It will further be seen that the system can be used in reverse. Where movement of the object of interest is controlled, for example, by motors then the system can move the object to keep it in the center of the image no matter where the camera is pointing. Referring for example to
In yet a further application, if a recording facility is available (as in typical cam-corders etc.) then various different applications are possible. For example, considering a configuration with fixed camera and moveable objects of interest, a desired movement or set of movements can now be learned. Having set the device to record mode, an operator or other agent moves the object in a desired movement pattern, and plays the recording back to the learning system. The location of the object in the visual image is made to be the reference point (or “center”) of the system and so the movement pattern is learned, even over a long sequence of movements. The recordings become templates for desired movement patterns and so the system can use recordings from other sources or systems. In this way the system could imitate or learn from another system.
When a stimulus point is covered by two or more overlapping fields, there are several options for selecting motor values. According to one option, the system uses the closest field, as defined by geometric or vector distance. Alternatively the system can use a function which biases towards the outer fields—this will give more undershoot than overshoot in the resulting redirections or saccades. Alternatively still, the system can use other functions to give bias for high or low aim, or in the direction away from the previous most recent stimulus, or any other bias that may be beneficial. In all cases different selection functions will allow a wide range of bias and subtly different but useful behaviors.

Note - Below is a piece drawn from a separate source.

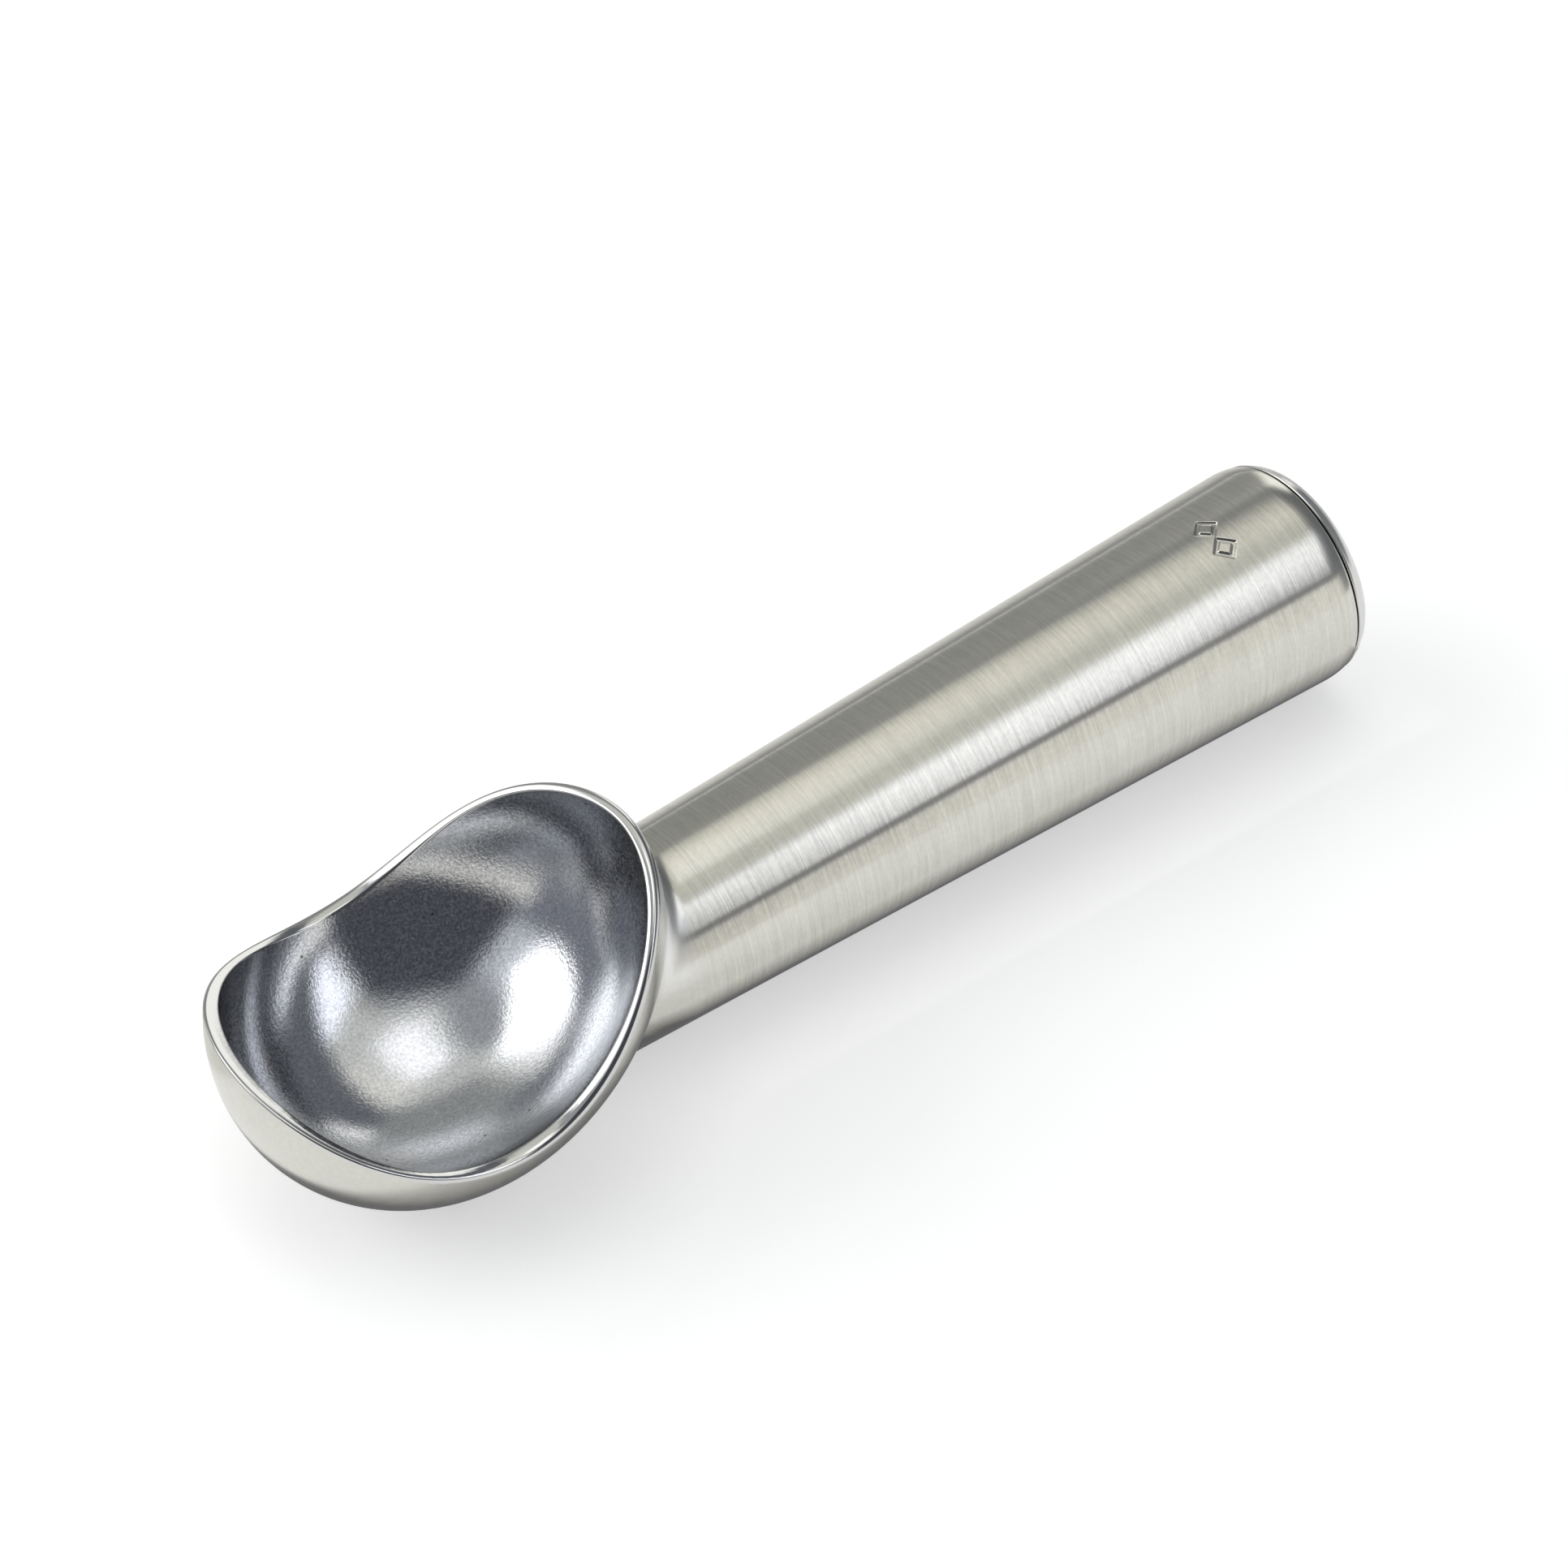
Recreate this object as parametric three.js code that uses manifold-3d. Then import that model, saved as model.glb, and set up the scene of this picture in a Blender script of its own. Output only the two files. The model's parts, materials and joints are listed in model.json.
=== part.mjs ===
// One-piece cast aluminium ice cream dipper with a hollow handle full of heat-conducting liquid.
//
// The parts are drawn in the handle's own frame: X runs along the handle's axis from the bowl towards
// the cap, Z is up and the XZ plane is the plane of symmetry. restOnTable() then tips and lifts the whole
// object so that it lies on the bowl and the end of the handle, with the origin under its middle.
// Lengths are in millimetres and angles in radians.
import * as THREE from "three";
import { mergeVertices } from "three/addons/utils/BufferGeometryUtils.js";
import Module from "manifold-3d";

const wasm = await Module();
wasm.setup();

// Handle: a long cone, widest at the capped end, with a rounded end.
const HANDLE_LENGTH = 125;
const NECK_RADIUS = 13.6;
const END_RADIUS = 17.7;
const END_ROUND_LENGTH = 6;
const END_ROUND_DEPTH = 2.9;
const HANDLE_SIDES = 60;

// Neck: the cone runs on this far past its narrow end, until it is buried in the wall of the bowl.
const NECK_REACH = 20;

// Bowl: an egg-shaped shell, tipped up towards the handle, whose rim is a saddle curve.
const BOWL_TIP = THREE.MathUtils.degToRad(24.9);
const BOWL_CENTRE_X = -26;
const BOWL_CENTRE_Z = 14.9;
const BOWL_HALF_LENGTH = 33.1;
const BOWL_HALF_WIDTH = 27.3;
const BOWL_DEPTH = 28.5;
const BOWL_NARROWING = 0.083;

// Cup: the hollow of the bowl. It is shallower than the bowl, so the casting is thickest at the bottom, and
// its walls are a little flatter than an ellipsoid's. Its centre stands off the bowl's centre by the first
// two values, along the bowl and up out of it.
const CUP_FORWARD = 0.8;
const CUP_RISE = 2.6;
const CUP_HALF_LENGTH = 31.5;
const CUP_HALF_WIDTH = 27.4;
const CUP_DEPTH = 23;
const CUP_NARROWING = 0.058;
const CUP_ROUNDNESS = 1.9;
const BOWL_SIDES = 64;
const BOWL_RINGS = 32;

// Rim height above the bowl's centre, as a cubic in the distance along the bowl divided by its half length.
const RIM_SADDLE = [-7.6, -2.7, 22.6, -15];

// Bore: a blind tapered core hole, open at the capped end.
const BORE_START = 7;
const BORE_WALL = 3;
const BORE_FLOOR_ROUND = 5;

// Cap: a flange that finishes the handle and a spigot with a seal groove that plugs the bore.
const CAP_THICKNESS = 2.7;
const SPIGOT_LENGTH = 9;
const GROOVE_START = 3.5;
const GROOVE_WIDTH = 2.8;
const GROOVE_DEPTH = 2.4;
const CHAMFER = 0.6;

// Clear gap between neighbouring parts.
const GAP = 0.3;

// Liquid: it stops short of the cap, which leaves room for it to expand.
const EXPANSION_SPACE = 8;

// Size mark: two engraved lozenges side by side, near the capped end.
const MARK_X = 107;
const MARK_TURN = THREE.MathUtils.degToRad(4);
const MARK_SIZE = 4;
const MARK_PITCH = 4.4;
const MARK_LINE = 0.7;
const MARK_DEPTH = 0.3;

const CAP_START = HANDLE_LENGTH - CAP_THICKNESS;
const BODY_END = CAP_START - GAP;

function coneRadius(x) {
  return NECK_RADIUS + (END_RADIUS - NECK_RADIUS) * x / HANDLE_LENGTH;
}

// Outside radius of the handle and its cap, with the rounded end.
function handleRadius(x) {
  const into = Math.max(0, x - (HANDLE_LENGTH - END_ROUND_LENGTH)) / END_ROUND_LENGTH;
  return coneRadius(x) - END_ROUND_DEPTH * (1 - Math.sqrt(Math.max(0, 1 - into * into)));
}

function boreRadius(x) {
  return coneRadius(x) - BORE_WALL;
}

// Evenly spaced stations from start to end, both included.
function stations(start, end, steps) {
  const list = [];
  for (let i = 0; i <= steps; i += 1) {
    list.push(start + (end - start) * i / steps);
  }
  return list;
}

// Turned solid about the X axis, from a closed outline of [x, radius] pairs.
function turned(outline) {
  const profile = outline.map(([x, radius]) => new THREE.Vector2(radius, x));
  const geometry = new THREE.LatheGeometry(profile, HANDLE_SIDES);
  geometry.rotateZ(-Math.PI / 2);
  return geometry;
}

function asSolid(geometry) {
  const bare = geometry.clone();
  bare.deleteAttribute("normal");
  bare.deleteAttribute("uv");
  const merged = mergeVertices(bare, 1e-4);
  const mesh = new wasm.Mesh({
    numProp: 3,
    vertProperties: merged.attributes.position.array,
    triVerts: new Uint32Array(merged.index.array),
  });
  return new wasm.Manifold(mesh);
}

function asGeometry(solid) {
  const mesh = solid.getMesh();
  const geometry = new THREE.BufferGeometry();
  geometry.setAttribute("position", new THREE.BufferAttribute(mesh.vertProperties, 3));
  geometry.setIndex(new THREE.BufferAttribute(mesh.triVerts, 1));
  geometry.computeVertexNormals();
  return geometry;
}

// Puts a shape drawn about the bowl's own centre and axes into the handle's frame.
function placeInBowl(geometry) {
  geometry.rotateY(-BOWL_TIP);
  geometry.translate(BOWL_CENTRE_X, 0, BOWL_CENTRE_Z);
  return geometry;
}

// Egg-shaped solid about the bowl's centre: an ellipsoid that narrows towards the handle. A roundness of 2
// is a true ellipsoid, and less makes its walls flatter.
function eggGeometry(halfLength, halfWidth, depth, narrowing, roundness) {
  const geometry = new THREE.SphereGeometry(1, BOWL_SIDES, BOWL_RINGS);
  geometry.rotateX(Math.PI / 2);
  const position = geometry.attributes.position;
  const way = new THREE.Vector3();
  for (let i = 0; i < position.count; i += 1) {
    way.fromBufferAttribute(position, i);
    const powers = way.toArray().map((part) => Math.abs(part) ** roundness);
    way.multiplyScalar((powers[0] + powers[1] + powers[2]) ** (-1 / roundness));
    const width = halfWidth * (1 - narrowing * way.x);
    position.setXYZ(i, halfLength * way.x, width * way.y, depth * way.z);
  }
  return geometry;
}

function bowlGeometry() {
  return placeInBowl(eggGeometry(BOWL_HALF_LENGTH, BOWL_HALF_WIDTH, BOWL_DEPTH, BOWL_NARROWING, 2));
}

function cupGeometry() {
  const cup = eggGeometry(CUP_HALF_LENGTH, CUP_HALF_WIDTH, CUP_DEPTH, CUP_NARROWING, CUP_ROUNDNESS);
  cup.translate(CUP_FORWARD, 0, CUP_RISE);
  return placeInBowl(cup);
}

// Everything above the rim's saddle curve, as a prism across the bowl.
function aboveRimGeometry() {
  const reach = 1.3;
  const top = 2 * BOWL_DEPTH;
  const shape = new THREE.Shape();
  shape.moveTo(-reach * BOWL_HALF_LENGTH, top);
  for (const along of stations(-reach, reach, 40)) {
    const held = Math.min(1, along);
    const height = RIM_SADDLE.reduce((sum, factor, power) => sum + factor * held ** power, 0);
    shape.lineTo(along * BOWL_HALF_LENGTH, Math.min(height, 0.9 * top));
  }
  shape.lineTo(reach * BOWL_HALF_LENGTH, top);
  const width = 3 * BOWL_HALF_WIDTH;
  const geometry = new THREE.ExtrudeGeometry(shape, { depth: width, bevelEnabled: false });
  geometry.translate(0, 0, -width / 2);
  geometry.rotateX(Math.PI / 2);
  return placeInBowl(geometry);
}

// Outside of the handle, from inside the bowl's wall to the joint with the cap.
function handleGeometry() {
  const end = stations(HANDLE_LENGTH - END_ROUND_LENGTH, BODY_END, 4).map((x) => [x, handleRadius(x)]);
  return turned([[-NECK_REACH, 0], [-NECK_REACH, coneRadius(-NECK_REACH)], ...end, [BODY_END, 0]]);
}

// The core hole, with a rounded blind end.
function boreGeometry() {
  const blind = stations(0, 1, 5).map((t) => {
    const angle = t * Math.PI / 2;
    const x = BORE_START + BORE_FLOOR_ROUND * (1 - Math.cos(angle));
    return [x, boreRadius(x) - BORE_FLOOR_ROUND * (1 - Math.sin(angle))];
  });
  const past = BODY_END + 1;
  return turned([[BORE_START, 0], ...blind, [past, boreRadius(past)], [past, 0]]);
}

// One lozenge outline, standing on the handle's skin and cut into it by MARK_DEPTH.
function lozengeGeometry(offset) {
  const half = MARK_SIZE / 2;
  const outer = [[half, 0], [0, half], [-half, 0], [0, -half]];
  const inner = outer.map(([x, y]) => [x * (1 - 2 * MARK_LINE / MARK_SIZE), y * (1 - 2 * MARK_LINE / MARK_SIZE)]);
  const shape = new THREE.Shape(outer.map(([x, y]) => new THREE.Vector2(x, y)));
  shape.holes.push(new THREE.Path(inner.reverse().map(([x, y]) => new THREE.Vector2(x, y))));
  const geometry = new THREE.ExtrudeGeometry(shape, { depth: 2, bevelEnabled: false });
  const floor = handleRadius(MARK_X) - MARK_DEPTH;
  geometry.translate(MARK_X, 0, floor);
  geometry.rotateX(MARK_TURN + offset / floor);
  return geometry;
}

function bodyGeometry() {
  const bowl = asSolid(bowlGeometry());
  const cup = asSolid(cupGeometry());
  const handle = asSolid(handleGeometry());
  const bore = asSolid(boreGeometry());
  let body = bowl.add(handle).subtract(asSolid(aboveRimGeometry())).subtract(cup).subtract(bore);
  for (const offset of [-MARK_PITCH / 2, MARK_PITCH / 2]) {
    body = body.subtract(asSolid(lozengeGeometry(offset)));
  }
  return asGeometry(body);
}

function capGeometry() {
  const spigotStart = BODY_END - SPIGOT_LENGTH;
  const grooveStart = BODY_END - GROOVE_START - GROOVE_WIDTH;
  const grooveEnd = BODY_END - GROOVE_START;
  const fit = (x) => boreRadius(x) - GAP;
  const grooveFloor = fit(grooveStart) - GROOVE_DEPTH;
  const rim = stations(CAP_START, HANDLE_LENGTH, 6).map((x) => [x, handleRadius(x)]);
  return turned([
    [spigotStart, 0],
    [spigotStart, fit(spigotStart) - CHAMFER],
    [spigotStart + CHAMFER, fit(spigotStart)],
    [grooveStart, fit(grooveStart)],
    [grooveStart, grooveFloor],
    [grooveEnd, grooveFloor],
    [grooveEnd, fit(grooveEnd)],
    [CAP_START, fit(grooveEnd)],
    ...rim,
    [HANDLE_LENGTH, 0],
  ]);
}

// Seal ring: a round-section ring that sits in the cap's groove.
function sealGeometry() {
  const centreX = BODY_END - GROOVE_START - GROOVE_WIDTH / 2;
  const outside = boreRadius(centreX - GROOVE_WIDTH / 2) - GAP;
  const inside = boreRadius(centreX - GROOVE_WIDTH / 2) - GAP - GROOVE_DEPTH + GAP;
  const sectionRadius = (outside - inside) / 2;
  const centreRadius = (outside + inside) / 2;
  const outline = stations(0, 2 * Math.PI, 10).map((angle) => [
    centreX + sectionRadius * Math.sin(angle),
    centreRadius + sectionRadius * Math.cos(angle),
  ]);
  return turned(outline);
}

function liquidGeometry() {
  const start = BORE_START + GAP;
  const end = BODY_END - SPIGOT_LENGTH - EXPANSION_SPACE;
  const blind = stations(0, 1, 5).map((t) => {
    const angle = t * Math.PI / 2;
    const x = start + BORE_FLOOR_ROUND * (1 - Math.cos(angle));
    return [x, boreRadius(x) - GAP - BORE_FLOOR_ROUND * (1 - Math.sin(angle))];
  });
  return turned([[start, 0], ...blind, [end, boreRadius(end) - GAP], [end, 0]]);
}

function part(name, geometry, material) {
  const mesh = new THREE.Mesh(geometry, new THREE.MeshStandardMaterial(material));
  mesh.name = name;
  return mesh;
}

// Lowest point of the geometry in the tipped frame, on one side of a station along X.
function lowest(geometry, tilt, side) {
  const position = geometry.attributes.position;
  let low = Infinity;
  for (let i = 0; i < position.count; i += 1) {
    const x = position.getX(i);
    if ((x - HANDLE_LENGTH / 2) * side > 0) {
      low = Math.min(low, x * Math.sin(tilt) + position.getZ(i) * Math.cos(tilt));
    }
  }
  return low;
}

// Tips the scoop until the bowl and the handle's end are equally low, then puts its middle over the origin.
function restOnTable(group, body) {
  let flat = 0;
  let steep = 0.1;
  for (let i = 0; i < 40; i += 1) {
    const tilt = (flat + steep) / 2;
    if (lowest(body, tilt, 1) < lowest(body, tilt, -1)) {
      flat = tilt;
    } else {
      steep = tilt;
    }
  }
  group.rotation.y = -flat;
  group.updateMatrixWorld(true);
  const box = new THREE.Box3().setFromObject(group, true);
  const middle = box.getCenter(new THREE.Vector3());
  group.position.set(-middle.x, 0, -box.min.z);
}

const body = bodyGeometry();
const scoop = new THREE.Group();
scoop.add(part("scoop_body", body, { color: 0xc4c6c4, metalness: 1, roughness: 0.32 }));
scoop.add(part("end_cap", capGeometry(), { color: 0xc9cbca, metalness: 1, roughness: 0.28 }));
scoop.add(part("cap_seal_ring", sealGeometry(), { color: 0x1d1d1f, metalness: 0, roughness: 0.7 }));
scoop.add(part("heat_fluid", liquidGeometry(), { color: 0x9fc3a4, metalness: 0, roughness: 0.2 }));
restOnTable(scoop, body);

export default scoop;
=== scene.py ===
"""Looks for the ice cream dipper: a finely meshed casting and cap, metal materials, floor, light and camera.

The metal parts are drawn in the handle's own frame, in millimetres: X along the handle's axis from the bowl
to the cap, Z up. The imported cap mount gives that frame's place, so every piece lands on its CAD node.
"""
import json
import math

import bpy
import numpy as np
from mathutils import Matrix, Vector


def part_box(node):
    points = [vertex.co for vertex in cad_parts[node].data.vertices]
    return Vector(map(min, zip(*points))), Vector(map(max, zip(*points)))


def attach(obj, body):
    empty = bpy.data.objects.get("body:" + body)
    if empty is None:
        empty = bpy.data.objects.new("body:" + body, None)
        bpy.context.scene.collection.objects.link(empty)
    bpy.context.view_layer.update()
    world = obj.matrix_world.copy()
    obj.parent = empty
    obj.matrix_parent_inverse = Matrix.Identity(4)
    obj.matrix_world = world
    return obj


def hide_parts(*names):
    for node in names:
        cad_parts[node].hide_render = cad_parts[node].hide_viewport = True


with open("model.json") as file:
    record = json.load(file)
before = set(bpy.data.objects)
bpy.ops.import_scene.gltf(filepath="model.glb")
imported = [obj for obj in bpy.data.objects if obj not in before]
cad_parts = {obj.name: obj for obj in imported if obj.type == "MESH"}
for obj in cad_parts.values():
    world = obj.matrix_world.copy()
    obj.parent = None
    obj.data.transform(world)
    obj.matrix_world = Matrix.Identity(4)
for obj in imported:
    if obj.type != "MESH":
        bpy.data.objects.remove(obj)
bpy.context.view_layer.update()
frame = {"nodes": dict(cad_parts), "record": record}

MM = 0.001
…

The approach as described above can be implemented in any appropriate manner. For example a motorized camera system can be provided in conjunction with a motor sub-system and two software vision sensors. The motor system is implemented by a motorized pan-and-tilt device and the sensor system by video camera and associated image processing software of any appropriate type.
The pan-and-tilt device provides two degrees of freedom: the pan motor can drive the video camera to rotate about a vertical axis, giving left-right movement to the image, and the tilt motor can drive the camera to rotate about a horizontal axis, giving up-down movement. Combined movements of pan and tilt motors cause motion along an oblique axis. The Pan/tilt device can effectively execute saccade type actions based on supplied motor values from the learning algorithm. Each motor is independent and has a value (Mp for Pan and Mt for Tilt) which represents the relative distance to be moved in each degree-of-freedom.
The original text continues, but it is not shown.